Dicke Menschen, die mit dem Kran aus dem Fenster gehoben werden, fettleibige Patienten, die auf Vieh- oder Fahrzeugwaagen gewogen werden. Extrembeispiele aus dem Fernsehen? Auch in der Region nimmt der Anteil schwergewichtiger Patienten zu. Deshalb hat das Bayerische Rote Kreuz (BRK) in Schweinfurt einen speziellen Rettungswagen angeschafft. Eingesetzt werden soll der XXL-Transporter in der Stadt sowie in den Landkreisen Schweinfurt, Haßberge, Bad Kissingen und Rhön-Grabfeld.
Etwa 6000 schwergewichtige Patienten werden pro Jahr in Bayern transportiert, berichtete Thomas Lindörfer, BRK-Kreisgeschäftsführer für Stadt und Landkreis Schweinfurt, bei der Vorstellung des neuen Transportfahrzeugs in der Rettungswache des BRK-Kreisverbands Schweinfurt. Inzwischen habe man fast täglich mit schwergewichtigen Patienten zu tun, ergänzt Florian Biber, Rettungsdienstleiter des BRK-Kreisverbands. Allerdings blieben nur Extrembeispiele im Gedächtnis. Vor einem halben Jahr, erinnert sich Rettungsassistent Udo Nüßlein, habe man die Feuerwehr rufen müssen, um einen Patienten aus dem Fenster einer Wohnung zu hieven.
Fünf- bis zehn solche Einsätze gebe es pro Jahr in der Stadt und der näheren Umgebung, sagt Helmut Wieland, Wachabteilungsleiter der Feuerwehr Schweinfurt. Oft käme dabei die Drehleiter zum Einsatz, man habe aber auch schon Patienten mit einem Hubwagen aus der Wohnung gebracht, erzählt er. „Manchmal muss man eben improvisieren.“
Früher habe man eine Matratze auf die Ladefläche eines Transporters gelegt, um schwer übergewichtige Patienten ins Krankenhaus zu bringen, erinnert sich Dr. Georg Lippert, Oberarzt am St. Josef-Krankenhaus. Mit dem neuen XXL-Rettungswagen soll das nicht mehr vorkommen. „Mit ihm können wir Patienten mit einem Körpergewicht von bis zu 300 Kilogramm menschenwürdig transportieren“, sagt Lindörfer. Schwerere Patienten habe es bisher in der Region kaum gegeben, sagt er. „Vor langer Zeit“, erinnert sich Manfred Schäflein, Leiter der Rettungsleitstelle Schweinfurt, „hatten wir mal einen mit über 300 Kilogramm.“
Gedacht sei das spezielle Fahrzeug für Patienten ab 160 Kilogramm. Wichtig sei deshalb, schon beim Anruf beim Rettungsdienst gegebenenfalls durchzugeben, dass es sich um einen übergewichtigen Patienten handelt, so Lindörfer. Denn der XXL-Rettungswagen hat einiges an Zusatzmaterial zur Versorgung adipöser Patienten an Bord. Darunter eine Vakuummatratze, die den Patienten fest umschließen kann und ihn so stabil auf der schmalen Liege hält. Wichtigstes äußerliches Unterscheidungsmerkmal ist die Hebebühne am Heck.
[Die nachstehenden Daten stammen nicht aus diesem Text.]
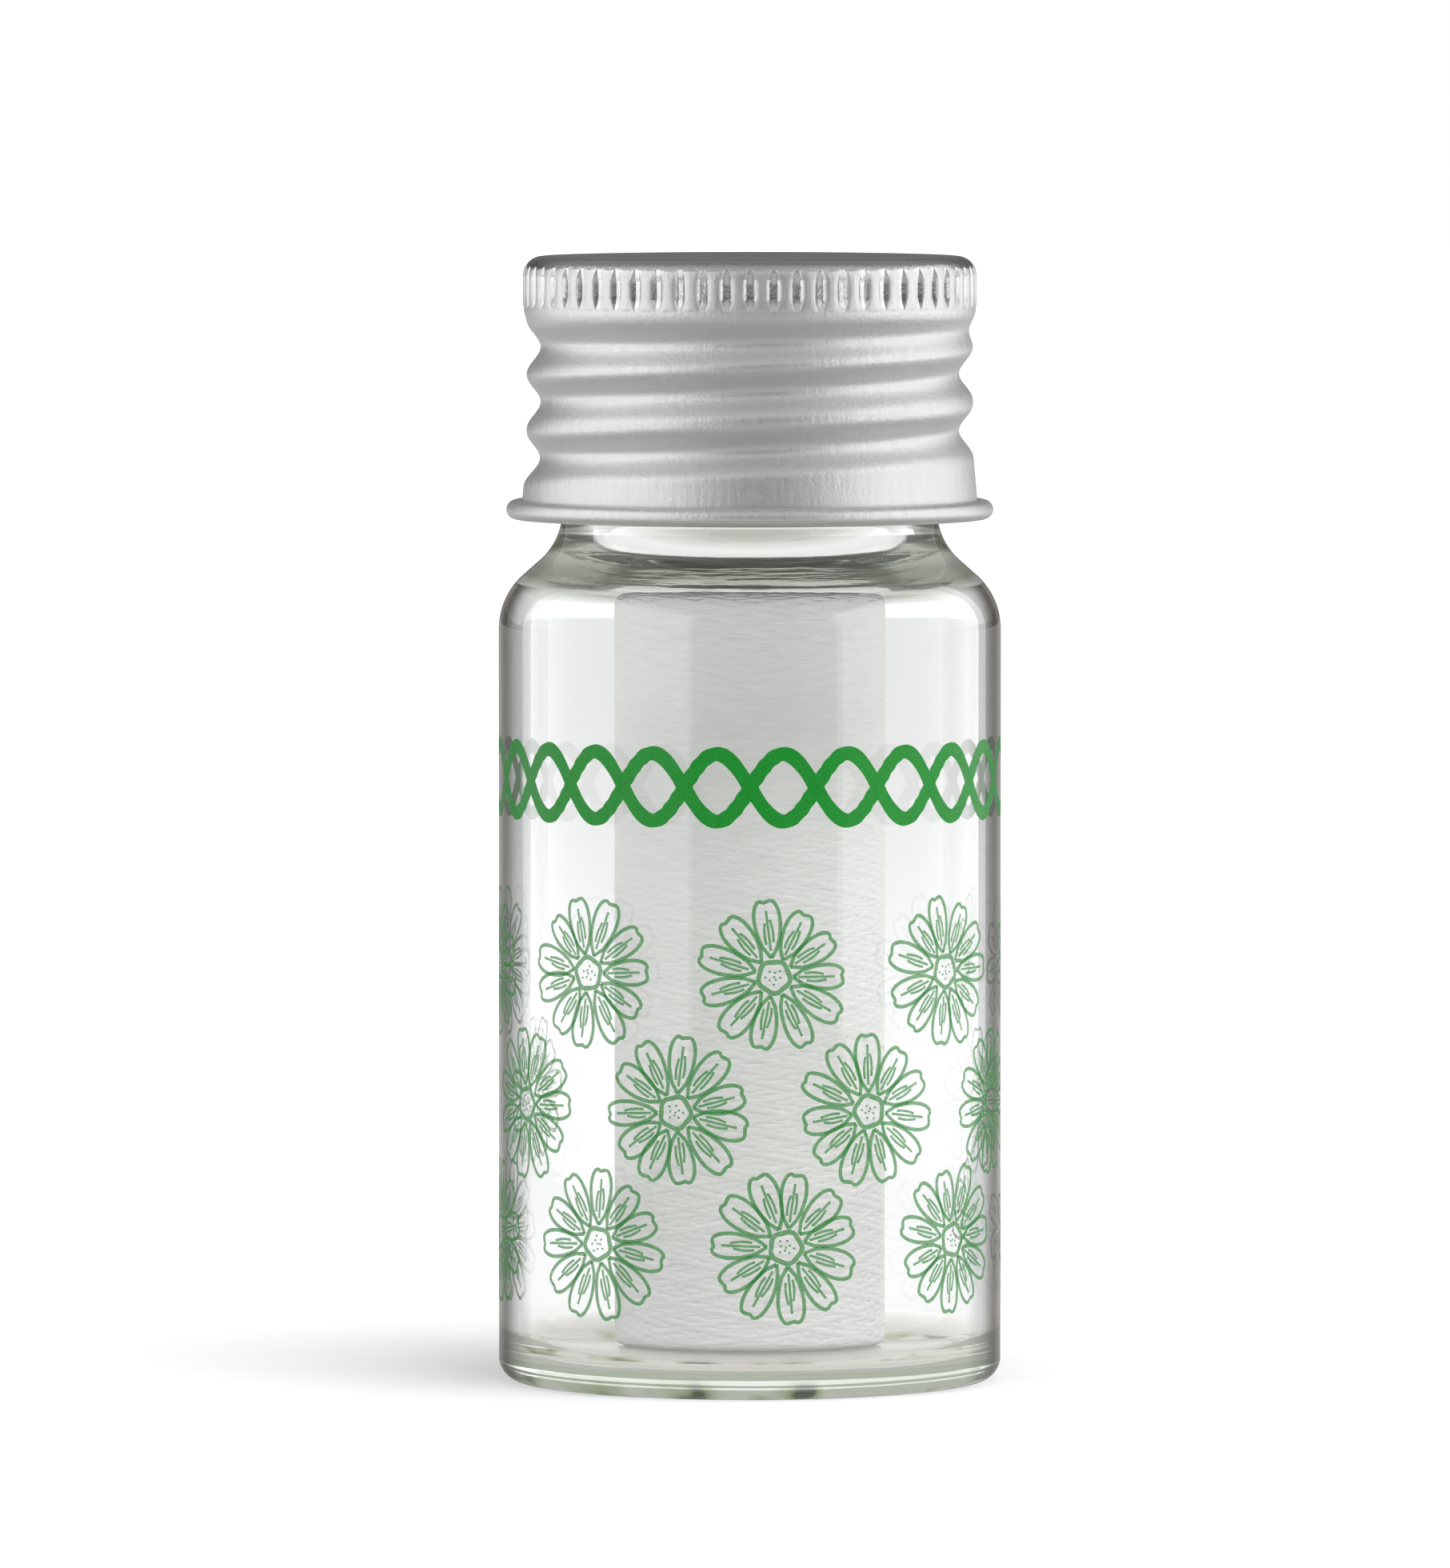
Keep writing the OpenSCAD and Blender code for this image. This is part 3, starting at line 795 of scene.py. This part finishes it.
def cap_mesh(material):
    rings = [cap_ring(cap_top, r) for r in panel_rings]
    for i in range(1, corner_steps):
        a = math.radians(90 - 90 * i / corner_steps)
        z = cap_top - cap_round + cap_round * math.sin(a)
        rings.append(cap_ring(z, knurl_r - cap_round + cap_round * math.cos(a), True, corner_crown))
    knurl_top = cap_top - cap_round
    for i in range(knurl_rows):
        z = knurl_top - (knurl_top - knurl_z - knurl_foot) * i / knurl_rows
        rings.append(cap_ring(z, knurl_r, True, knurl_crown))
    for i in range(step_rows + 1):
        z = knurl_z + knurl_foot - step_h * i / step_rows
        share = ease(i / step_rows)
        blend = lambda a, z=z, share=share: knurl_r + (shell_r(a, z) - knurl_r) * share
        rings.append(cap_ring(z, blend))
    z_from = knurl_z + knurl_foot - step_h
    z_to = cap_bottom + bead_h / 2 + bead_neck
    for i in range(1, band_rows + 1):
        z = z_from + (z_to - z_from) * i / band_rows
        rings.append(cap_ring(z, lambda a, z=z: shell_r(a, z)))
    bead_r = bead_h / 2
    for r, z in arc(bead_cx, cap_bottom + bead_r, bead_r, 140, -90, 22):
        rings.append(cap_ring(z, r))
    rings.append(cap_ring(cap_bottom + 0.02, skirt_r + 0.12))
    rings.append(cap_ring(cap_bottom + sheet_t, skirt_r - sheet_t))
    for i in range(1, inner_rows + 1):
        z = cap_bottom + sheet_t + (knurl_z - 0.05 - cap_bottom - sheet_t) * i / inner_rows
        rings.append(cap_ring(z, lambda a, z=z: shell_r(a, z) - sheet_t))
    rings.append(cap_ring(knurl_z + 0.1, shell_bore_r))
    rings.append(cap_ring(liner_z - 0.3, shell_bore_r))
    rings.append(cap_ring(liner_z, shell_bore_r - 0.3))
    rings.append(cap_ring(liner_z, liner_in))
    rings.append(cap_ring(liner_z, panel_rings[0]))
    points = [p for ring in rings for p in ring]
    sides = len(rings[0])
    faces = [(b, a, d, c) for a, b, c, d in ring_faces(0, len(rings), sides)]
    top = len(points)
    points += [(0, 0, cap_top), (0, 0, liner_z)]
    last = (len(rings) - 1) * sides
    for i in range(sides):
        j = (i + 1) % sides
        faces.append((top, i, j))
        faces.append((top + 1, last + j, last + i))
    return mesh_piece("cap_sheet", points, faces, material, 32)


# The floors of the knurl's grooves are burnished by the tool that presses them
def aluminium_material():
    material, nodes, links, shader = new_material("rolled_aluminium")
    grit = grain_of(nodes, (5200, 5200, 5200), 4)
    drawn = grain_of(nodes, (3200, 3200, 350), 3)
    both = math_node(nodes, links, "ADD", grit, drawn)
    height, radius = place_of(nodes)
    band = spread(nodes, links, height, 0.0596, 0.0598, 0, 1)
    sunk = spread(nodes, links, radius, 0.0125, 0.01256, 0.45, 0)
    pressed = math_node(nodes, links, "SUBTRACT", 1.0, math_node(nodes, links, "MULTIPLY", band, sunk))
    rough = spread(nodes, links, both, 0.6, 1.4, 0.42, 0.56)
    links.new(math_node(nodes, links, "MULTIPLY", rough, pressed), shader.inputs["Roughness"])
    relief(nodes, links, shader, both, 0.000025, 0.8)
    shader.inputs["Base Color"].default_value = (*aluminium, 1)
    shader.inputs["Metallic"].default_value = 1.0
    return material


cap_sheet = cap_mesh(aluminium_material())
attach(cap_sheet, "cap")
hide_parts("cap_shell")


# The table: a plain white sweep under the vial, which keeps the vial's shadow.
# To the lens and through the glass it is lifted to white, less where the vial stands. Through the glass it
# is also warmer there: under the vial the lower, warm lift is painted shade with a painted warm glow.
table_half = 3000
table_z = -0.02
warm_painted_glow = (1, 0.955, 0.87)
white = (1, 1, 1)


def floor_material():
    material, nodes, links, shader = new_material("white_sweep")
    shader.inputs["Roughness"].default_value = 0.9
    shader.inputs["Specular IOR Level"].default_value = 0.0
    path = nodes.new("ShaderNodeLightPath")
    glossy, through = path.outputs["Is Glossy Ray"], path.outputs["Is Transmission Ray"]
    # Painted shade in reflections: to mirror rays the floor is a darker grey, lifted only a little, not near
    # the vial
    tone = shades(nodes, links, glossy, ((0, (0.48, 0.48, 0.48)), (1, (0.2, 0.2, 0.2))))
    links.new(tone, shader.inputs["Base Color"])
    place = nodes.new("ShaderNodeTexCoord")
    reach = vector_node(nodes, links, "LENGTH", place.outputs["Object"])
    seen = spread(nodes, links, reach, 0.07, 0.35, 0.13, 0.9)
    # Painted shade and warm glow: through the glass the lift is less and warmer right under the vial
    near = spread(nodes, links, reach, 0.008, 0.03, 0.36, 0.66)
    far = spread(nodes, links, reach, 0.12, 0.6, 0.66, 0.5)
    refracted = math_node(nodes, links, "MINIMUM", near, far)
    mirrored = spread(nodes, links, reach, 0.06, 0.14, 0.0, 0.18)
    shiny = math_node(nodes, links, "MULTIPLY", glossy, path.outputs["Is Reflection Ray"])
    total = 0.0
    for ray, value in ((path.outputs["Is Camera Ray"], seen), (through, refracted), (shiny, mirrored)):
        part = math_node(nodes, links, "MULTIPLY", ray, value)
        total = math_node(nodes, links, "ADD", total, part)
    lift = nodes.new("ShaderNodeEmission")
    not_through = math_node(nodes, links, "SUBTRACT", 1.0, through)
    painted_warm_reach = math_node(nodes, links, "ADD", reach, not_through)
    links.new(shades(nodes, links, painted_warm_reach, ((0.012, warm_painted_glow), (0.04, white))), lift.inputs["Color"])
    links.new(total, lift.inputs["Strength"])
    add = nodes.new("ShaderNodeAddShader")
    links.new(shader.outputs["BSDF"], add.inputs[0])
    links.new(lift.outputs["Emission"], add.inputs[1])
    links.new(add.outputs["Shader"], nodes["Material Output"].inputs["Surface"])
    return material


table = [(x * table_half, y * table_half, table_z) for x, y in ((-1, -1), (1, -1), (1, 1), (-1, 1))]
floor = mesh_piece("floor", table, [(0, 1, 2, 3)], floor_material())


# The light: a soft box high in front on the right, which gives the shadow, and a tall white panel
# at each side, which glass and metal mirror. The room they mirror is dark low down, paler overhead.
def soft_box(name, place, aim, size, power):
    lamp = bpy.data.lights.new(name, "AREA")
    lamp.shape = "RECTANGLE"
    lamp.size, lamp.size_y = size
    lamp.energy = power
    box = bpy.data.objects.new(name, lamp)
    bpy.context.scene.collection.objects.link(box)
    box.location = place
    way = Vector(aim) - Vector(place)
    box.rotation_euler = way.to_track_quat("-Z", "Y").to_euler()
    box.visible_camera = False
    return box


key = soft_box(
    "soft_box_over", place=(0.066, -0.09, 0.53), aim=(0, 0, 0.02), size=(0.22, 0.28), power=4.0)
key.visible_glossy = False
key.visible_transmission = False
left_panel = soft_box(
    "left_panel", place=(-0.15, -0.037, 0.1), aim=(-0.009, -0.004, 0.1), size=(0.356, 0.2), power=0.24)
left_panel.visible_diffuse = False
right_panel = soft_box(
    "right_panel", place=(0.161, -0.006, 0.1), aim=(0.009, -0.004, 0.1), size=(0.344, 0.2), power=0.26)
right_panel.visible_diffuse = False


def room():
    world = bpy.data.worlds.new("room")
    bpy.context.scene.world = world
    world.use_nodes = True
    nodes, links = world.node_tree.nodes, world.node_tree.links
    back = nodes["Background"]
    place = nodes.new("ShaderNodeTexCoord")
    parts = nodes.new("ShaderNodeSeparateXYZ")
    links.new(place.outputs["Generated"], parts.inputs["Vector"])
    aside, behind, up = parts.outputs["X"], parts.outputs["Y"], parts.outputs["Z"]
    sheet = spread(nodes, links, behind, 0.93, 0.97, 0.0, 0.12)
    over_low = spread(nodes, links, up, 0.3, 0.5, 0.05, 0.62)
    over_high = spread(nodes, links, up, 0.8, 0.95, 0.62, 0.38)
    over = math_node(nodes, links, "MINIMUM", over_low, over_high)
    ahead = math_node(nodes, links, "MULTIPLY", over, spread(nodes, links, behind, 0.0, 0.3, 1.0, 0.4))
    mirrored = math_node(nodes, links, "MAXIMUM", sheet, ahead)
    through = spread(nodes, links, up, 0.35, 0.7, 1.0, 0.4)
    sideways = math_node(nodes, links, "ABSOLUTE", aside, 0.0)
    strength = spread(nodes, links, sideways, 0.1, 0.9, 0.5, 1.1)
    path = nodes.new("ShaderNodeLightPath")
    steps = ((path.outputs["Is Glossy Ray"], mirrored),
             (path.outputs["Is Transmission Ray"], through),
             (path.outputs["Is Camera Ray"], None))
    for ray, value in steps:
        pick = nodes.new("ShaderNodeMix")
        links.new(ray, pick.inputs["Factor"])
        links.new(strength, pick.inputs["A"])
        if value is None:
            pick.inputs["B"].default_value = 1.0
        else:
            links.new(value, pick.inputs["B"])
        strength = pick.outputs["Result"]
    links.new(strength, back.inputs["Strength"])
    back.inputs["Color"].default_value = (1, 1, 1, 1)


room()
bpy.context.scene.view_settings.view_transform = "Standard"

# The camera: a long lens nine tenths of a metre in front, just over the cap and tipped down.
lens_mm = 371.5
lens_place = (-0.00138, -0.900, 0.082)
lens_tip = 3.1
lens = bpy.data.cameras.new("camera")
lens.lens = lens_mm
lens.clip_start = 0.05
lens.clip_end = 20
camera = bpy.data.objects.new("camera", lens)
bpy.context.scene.collection.objects.link(camera)
camera.location = lens_place
camera.rotation_euler = (math.radians(90 - lens_tip), 0, 0)
bpy.context.scene.camera = camera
Er freue sich über den neuen Wagen, allerdings sei „nach dem Transport die Sache nicht zu Ende“, sagt Lippert. Auch die Krankenhäuser hätten sich auf die Behandlung fettleibiger Patienten einstellen müssen, mit speziellen Betten, Operationstischen und besonders langen Instrumenten für Bauchoperationen beispielsweise. 600 bis 900 der über 30 000 Patienten, die pro Jahr im Leopoldina Krankenhaus behandelt werden, seien schwerer als 150 Kilogramm, sagt dessen Medizinischer Leiter Thomas Menzel. Die meisten lägen aber noch weit unter 250 Kilogramm. Probleme, so Menzel und Lippert, würde es wohl erst bei Patienten geben, die mehr als 250 Kilogramm wiegen. Denn selbst die speziellen Operationstische sind nur bis zu diesem Gewicht zugelassen.